** PROVIDED MATERIAL **
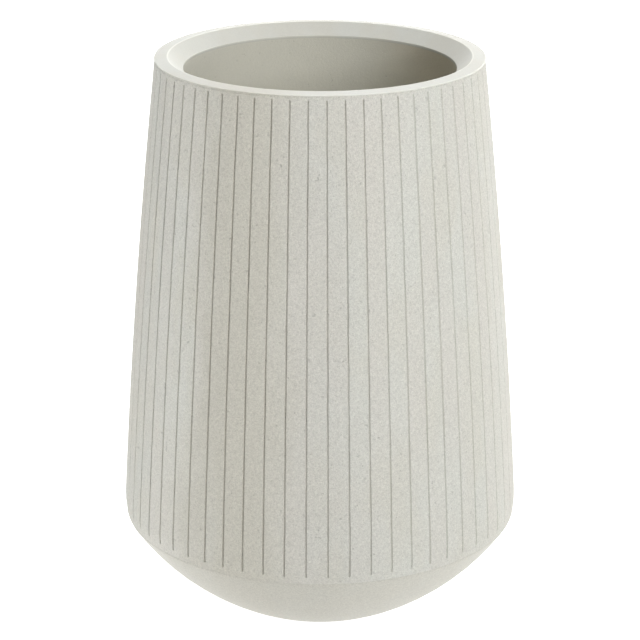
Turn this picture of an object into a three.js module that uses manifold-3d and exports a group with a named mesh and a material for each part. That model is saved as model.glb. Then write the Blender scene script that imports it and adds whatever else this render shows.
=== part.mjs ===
// Tall planter with engraved vertical lines: one cast pot, and the rubber plug in its drain hole.
// Millimetres, +Z up. The origin is at the middle of the flat base that the pot stands on.
// The front, where the pot was looked at from, is -Y.

import * as THREE from 'three';
import { mergeGeometries, mergeVertices } from 'three/addons/utils/BufferGeometryUtils.js';
import Module from 'manifold-3d';

const DEG = Math.PI / 180;

// Driving sizes of the pot's outside.
const potHeight = 502; // base to the crest of the rim
const girthRadius = 177.8; // the widest place
const girthHeight = 97.9; // height of the widest place above the base
const girthTurnRadius = 60; // gentle turn from the wall down to the crease
const creaseTurn = 12 * DEG; // how far the surface leans under where the crease begins
const creaseRadius = 10; // tight turn at the crease, from the wall into the bowl
const baseRadius = 79; // flat base under the bowl
const wallTurn = 3.05 * DEG; // how far the tapered wall curves from girth to rim
const bowlTurn = 31.7 * DEG; // how far the bowl curves from crease to base

// Driving sizes of the rim.
const rimRadius = 142; // outer edge of the rim, where the wall ends
const rimBandWidth = 11.4; // nearly flat band from the outer edge in to the crest
const rimBandFall = 1.1; // drop of the band from the crest to the outer edge
const rimFall = 10.5; // drop of the inward slope from crest to lip
const mouthRadius = 117.4; // clear opening inside the lip
const lipHeight = 2; // upright face under the lip

// Driving sizes of the inside and the base.
const wallThickness = 12; // at the girth and round the bowl
const innerCornerRadius = 6; // from the inside of the wall into the inside of the bowl
const innerWallTurn = 8 * DEG; // how far the inner wall curves from its corner to the lip
const floorThickness = 14;
const recessRadius = 64; // shallow recess inside the ring that the pot stands on
const recessDepth = 4;
const drainHoleRadius = 12.5;

// Driving sizes of the engraved lines.
const grooveCount = 60;
const grooveWidth = 1.7;
const grooveDepth = 1.6;
const grooveRunOut = 3; // length over which each end of a line grows shallow
const grooveTopDrop = 5.3; // crest of the rim to the upper ends
const grooveEndDrop = 6.4; // girth to the lower ends
const groovePhase = 2.09 * DEG; // angle of the line just right of the front

// Driving sizes of the plug.
const plugClearance = 0.3; // round the stem and under the flange
const plugFlangeWidth = 6; // how far the flange reaches over the floor round the hole
const plugFlangeThickness = 3.5;
const plugStemShortfall = 1.5; // the stem ends this far above the recess
const plugRibCount = 3;
const plugRibDepth = 1.2;
const plugNeckRadius = 4;
const plugNeckHeight = 4;
const plugKnobRadius = 7;

// How finely round shapes are divided.
const plugSegments = 40;
const wallSteps = 4;
const girthSteps = 2;
const creaseSteps = 2;
const innerCornerSteps = 3;
const bowlSteps = 5;
const knobSteps = 5;
const weldDistance = 1e-4; // corners closer than this are one corner

const potMaterial = new THREE.MeshStandardMaterial({ color: 0xcfcdc5, roughness: 0.85, metalness: 0 });
const plugMaterial = new THREE.MeshStandardMaterial({ color: 0x3a3a3a, roughness: 0.7, metalness: 0 });

// A unit step outwards from a surface whose normal stands at an angle above the horizontal.
function normalAt(angle) {
  return new THREE.Vector2(Math.cos(angle), Math.sin(angle));
}

function pointOnArc(arc, angle) {
  return normalAt(angle).multiplyScalar(arc.radius).add(arc.centre);
}

function arcPoints(arc, from, to, steps) {
  const points = [];
  for (let i = 0; i <= steps; i += 1) {
    points.push(pointOnArc(arc, from + (to - from) * i / steps));
  }
  return points;
}

// The arc that goes on from another without a kink, turns by the given angle and ends at a point.
// A positive turn leaves the first arc upwards, and a negative one leaves it downwards.
function arcFrom(first, end, turn) {
  const reach = end.clone().sub(first.centre);
  const swing = Math.acos(first.radius * Math.cos(turn / 2) / reach.length());
  const middle = Math.atan2(reach.y, reach.x) - Math.sign(turn) * swing;
  const from = middle - turn / 2;
  const start = pointOnArc(first, from);
  const radius = start.distanceTo(end) / (2 * Math.sin(Math.abs(turn) / 2));
  const centre = start.clone().addScaledVector(normalAt(from), -radius);
  return { centre, radius, from, to: middle + turn / 2 };
}

function shrunk(arc, amount) {
  return { ...arc, radius: arc.radius - amount };
}

// An arc that touches another from within, at an angle.
function arcWithin(arc, angle, radius) {
  const centre = pointOnArc(arc, angle).addScaledVector(normalAt(angle), -radius);
  return { centre, radius };
}

// The angle at which an arc that bulges outwards reaches a height.
function angleAtHeight(arc, height) {
  return Math.asin((height - arc.centre.y) / arc.radius);
}

// The arcs that the outside and the inside of the pot follow.
function potArcs() {
  const girth = {
    centre: new THREE.Vector2(girthRadius - girthTurnRadius, girthHeight),
    radius: girthTurnRadius,
  };
  const wallTop = new THREE.Vector2(rimRadius, potHeight - rimBandFall);
  const wall = arcFrom(girth, wallTop, wallTurn);
  const crease = arcWithin(girth, -creaseTurn, creaseRadius);
  const bowl = arcFrom(crease, new THREE.Vector2(baseRadius, 0), -bowlTurn);
  const innerBowl = shrunk(bowl, wallThickness);
  const innerCorner = arcWithin(innerBowl, bowl.from, innerCornerRadius);
  const lipFoot = new THREE.Vector2(mouthRadius, potHeight - rimFall - lipHeight);
  const innerWall = arcFrom(innerCorner, lipFoot, innerWallTurn);
  return { girth, wall, crease, bowl, innerCorner, innerWall, innerBowl };
}

// Where the engraved lines end, as angles on the arc at the girth and on the wall.
function lineEnds({ girth, wall }) {
  return {
    lower: angleAtHeight(girth, girthHeight - grooveEndDrop),
    upper: angleAtHeight(wall, potHeight - grooveTopDrop),
  };
}

// The engraved part of the outside, from the lower ends of the lines to the upper ends.
function engravedOutline(arcs) {
  const { girth, wall } = arcs;
  const ends = lineEnds(arcs);
  return [
    ...arcPoints(girth, ends.lower, wall.from, girthSteps),
    ...arcPoints(wall, wall.from, ends.upper, wallSteps).slice(1),
  ];
}

// The whole outside, from the edge of the base up to the rim.
function outerOutline(arcs) {
  const { wall, crease, bowl } = arcs;
  return [
    ...arcPoints(bowl, bowl.to, bowl.from, bowlSteps),
    ...arcPoints(crease, bowl.from, -creaseTurn, creaseSteps).slice(1),
    ...engravedOutline(arcs),
    pointOnArc(wall, wall.to),
  ];
}

function rimOutline() {
  return [
    new THREE.Vector2(rimRadius - rimBandWidth, potHeight),
    new THREE.Vector2(mouthRadius, potHeight - rimFall),
  ];
}

// The inside, from under the lip down to the edge of the flat floor.
function innerOutline({ bowl, innerCorner, innerWall, innerBowl }) {
  const floorEdge = angleAtHeight(innerBowl, floorHeight());
  return [
    ...arcPoints(innerWall, innerWall.to, innerWall.from, wallSteps),
    ...arcPoints(innerCorner, innerWall.from, bowl.from, innerCornerSteps).slice(1),
    ...arcPoints(innerBowl, bowl.from, floorEdge, bowlSteps).slice(1),
  ];
}

function floorHeight() {
  return recessDepth + floorThickness;
}

// The drain hole and the recess, back to the ring that the pot stands on.
function baseOutline() {
  return [
    new THREE.Vector2(drainHoleRadius, floorHeight()),
    new THREE.Vector2(drainHoleRadius, recessDepth),
    new THREE.Vector2(recessRadius, recessDepth),
    new THREE.Vector2(recessRadius, 0),
  ];
}

// Turns an outline about the Z axis, with one of its edges at the angle of the first line.
function revolve(outline, segments) {
  const geometry = new THREE.LatheGeometry(outline, segments, groovePhase);
  geometry.rotateX(Math.PI / 2);
  return geometry;
}

// The tool that engraves one line: a thin plate whose inner edge follows the wall below its surface.
function grooveTool(arcs) {
  const path = engravedOutline(arcs);
  const last = path.length - 1;
  const along = (i) => path[Math.min(i + 1, last)].clone().sub(path[Math.max(i - 1, 0)]).normalize();
  const sideways = (i, distance) => {
    const direction = along(i);
    return path[i].clone().add(new THREE.Vector2(direction.y, -direction.x).multiplyScalar(distance));
  };
  const outer = path.map((_, i) => sideways(i, grooveDepth)).reverse();
  const inner = path.slice(1, -1).map((_, i) => sideways(i + 1, -grooveDepth));
  const start = sideways(0, -grooveDepth).addScaledVector(along(0), grooveRunOut);
  const end = sideways(last, -grooveDepth).addScaledVector(along(last), -grooveRunOut);
  const shape = new THREE.Shape([path[0], start, ...inner, end, path[last], ...outer]);
  const geometry = new THREE.ExtrudeGeometry(shape, { depth: grooveWidth, bevelEnabled: false });
  geometry.translate(0, 0, -grooveWidth / 2);
  geometry.rotateX(Math.PI / 2);
  return geometry;
}

function grooveTools(arcs) {
  const tools = [];
  for (let i = 0; i < grooveCount; i += 1) {
    const angle = groovePhase + i * 2 * Math.PI / grooveCount;
    tools.push(grooveTool(arcs).rotateZ(angle - Math.PI / 2));
  }
  return mergeGeometries(tools);
}

// Joins the shared corners of a geometry and hands it over as a solid.
function toSolid(wasm, geometry) {
  const bare = geometry.clone();
  bare.deleteAttribute('normal');
  bare.deleteAttribute('uv');
  const merged = mergeVertices(bare, weldDistance);
  const mesh = new wasm.Mesh({
    numProp: 3,
    vertProperties: new Float32Array(merged.attributes.position.array),
    triVerts: new Uint32Array(merged.index.array),
  });
  return new wasm.Manifold(mesh);
}

function toGeometry(solid) {
  const mesh = solid.getMesh();
  const geometry = new THREE.BufferGeometry();
  geometry.setAttribute('position', new THREE.BufferAttribute(mesh.vertProperties, 3));
  geometry.setIndex(new THREE.BufferAttribute(mesh.triVerts, 1));
  geometry.computeVertexNormals();
  return geometry;
}

function potShell(wasm) {
  const arcs = potArcs();
  const outline = [...outerOutline(arcs), ...rimOutline(), ...innerOutline(arcs), ...baseOutline()];
  outline.push(outline[0].clone());
  const blank = toSolid(wasm, revolve(outline, grooveCount));
  const engraved = blank.subtract(toSolid(wasm, grooveTools(arcs)));
  const mesh = new THREE.Mesh(toGeometry(engraved), potMaterial);
  mesh.name = 'pot_shell';
  return mesh;
}

// Soft ribs round the stem, from its lower end to the flange.
function plugStemOutline(bottom, top) {
  const crest = drainHoleRadius - plugClearance;
  const pitch = (top - bottom) / plugRibCount;
  const points = [];
  for (let i = 0; i < plugRibCount; i += 1) {
    points.push(new THREE.Vector2(crest - plugRibDepth, bottom + pitch * i));
    points.push(new THREE.Vector2(crest, bottom + pitch * (i + 0.5)));
  }
  points.push(new THREE.Vector2(crest - plugRibDepth, top));
  return points;
}

function drainPlug() {
  const stemBottom = recessDepth + plugStemShortfall;
  const flangeBottom = floorHeight() + plugClearance;
  const flangeTop = flangeBottom + plugFlangeThickness;
  const flangeRadius = drainHoleRadius + plugFlangeWidth;
  const neckTop = flangeTop + plugNeckHeight;
  const knobStart = Math.asin(plugNeckRadius / plugKnobRadius) - Math.PI / 2;
  const knob = {
    centre: new THREE.Vector2(0, neckTop - plugKnobRadius * Math.sin(knobStart)),
    radius: plugKnobRadius,
  };
  const outline = [
    new THREE.Vector2(0, stemBottom),
    ...plugStemOutline(stemBottom, flangeBottom),
    new THREE.Vector2(flangeRadius, flangeBottom),
    new THREE.Vector2(flangeRadius, flangeTop),
    new THREE.Vector2(plugNeckRadius, flangeTop),
    ...arcPoints(knob, knobStart, Math.PI / 2, knobSteps),
  ];
  outline[outline.length - 1].x = 0;
  const mesh = new THREE.Mesh(revolve(outline, plugSegments), plugMaterial);
  mesh.name = 'drain_plug';
  return mesh;
}

const wasm = await Module();
wasm.setup();

const planter = new THREE.Group();
planter.add(potShell(wasm), drainPlug());

export default planter;
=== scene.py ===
"""Tall planter with engraved vertical lines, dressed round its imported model.

Metres, +Z up, the front of the planter towards -Y.
"""
import math

import bpy
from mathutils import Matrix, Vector


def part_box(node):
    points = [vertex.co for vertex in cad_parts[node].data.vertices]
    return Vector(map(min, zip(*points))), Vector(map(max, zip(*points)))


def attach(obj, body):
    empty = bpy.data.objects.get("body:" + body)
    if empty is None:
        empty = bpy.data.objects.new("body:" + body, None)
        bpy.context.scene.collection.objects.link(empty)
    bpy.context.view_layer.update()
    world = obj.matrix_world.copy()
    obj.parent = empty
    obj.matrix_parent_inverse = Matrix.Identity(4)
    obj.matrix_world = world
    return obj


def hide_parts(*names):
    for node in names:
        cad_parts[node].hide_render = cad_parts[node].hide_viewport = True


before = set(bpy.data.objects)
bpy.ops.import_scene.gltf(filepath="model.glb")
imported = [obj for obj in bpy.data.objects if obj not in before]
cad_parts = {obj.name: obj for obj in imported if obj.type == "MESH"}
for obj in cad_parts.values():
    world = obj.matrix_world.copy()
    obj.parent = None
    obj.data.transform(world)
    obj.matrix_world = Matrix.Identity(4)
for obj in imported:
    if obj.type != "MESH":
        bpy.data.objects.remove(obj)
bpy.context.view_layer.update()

MM = 0.001

# Sizes that the frame gives.
POT_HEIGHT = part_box("pot_shell")[1][2]
PLUG_LOW, PLUG_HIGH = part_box("drain_plug")

# Sizes of the pot's outside.
GIRTH_RADIUS = 177.8 * MM
GIRTH_HEIGHT = 97.9 * MM
GIRTH_TURN_RADIUS = 60 * MM
CREASE_TURN = math.radians(12)
CREASE_RADIUS = 10 * MM
BASE_RADIUS = 79 * MM
WALL_TURN = math.radians(3.05)
BOWL_TURN = math.radians(31.7)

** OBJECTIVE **
Only the lines from the beginning of the material to the line containing "const DEG = Math.PI / 180;" should be echoed, verbatim and in full.

** FINISHED ANSWER **
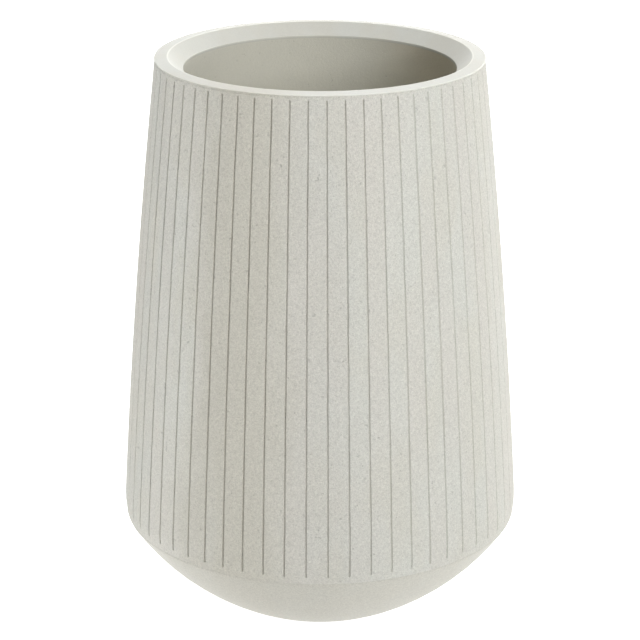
Turn this picture of an object into a three.js module that uses manifold-3d and exports a group with a named mesh and a material for each part. That model is saved as model.glb. Then write the Blender scene script that imports it and adds whatever else this render shows.
=== part.mjs ===
// Tall planter with engraved vertical lines: one cast pot, and the rubber plug in its drain hole.
// Millimetres, +Z up. The origin is at the middle of the flat base that the pot stands on.
// The front, where the pot was looked at from, is -Y.

import * as THREE from 'three';
import { mergeGeometries, mergeVertices } from 'three/addons/utils/BufferGeometryUtils.js';
import Module from 'manifold-3d';

const DEG = Math.PI / 180;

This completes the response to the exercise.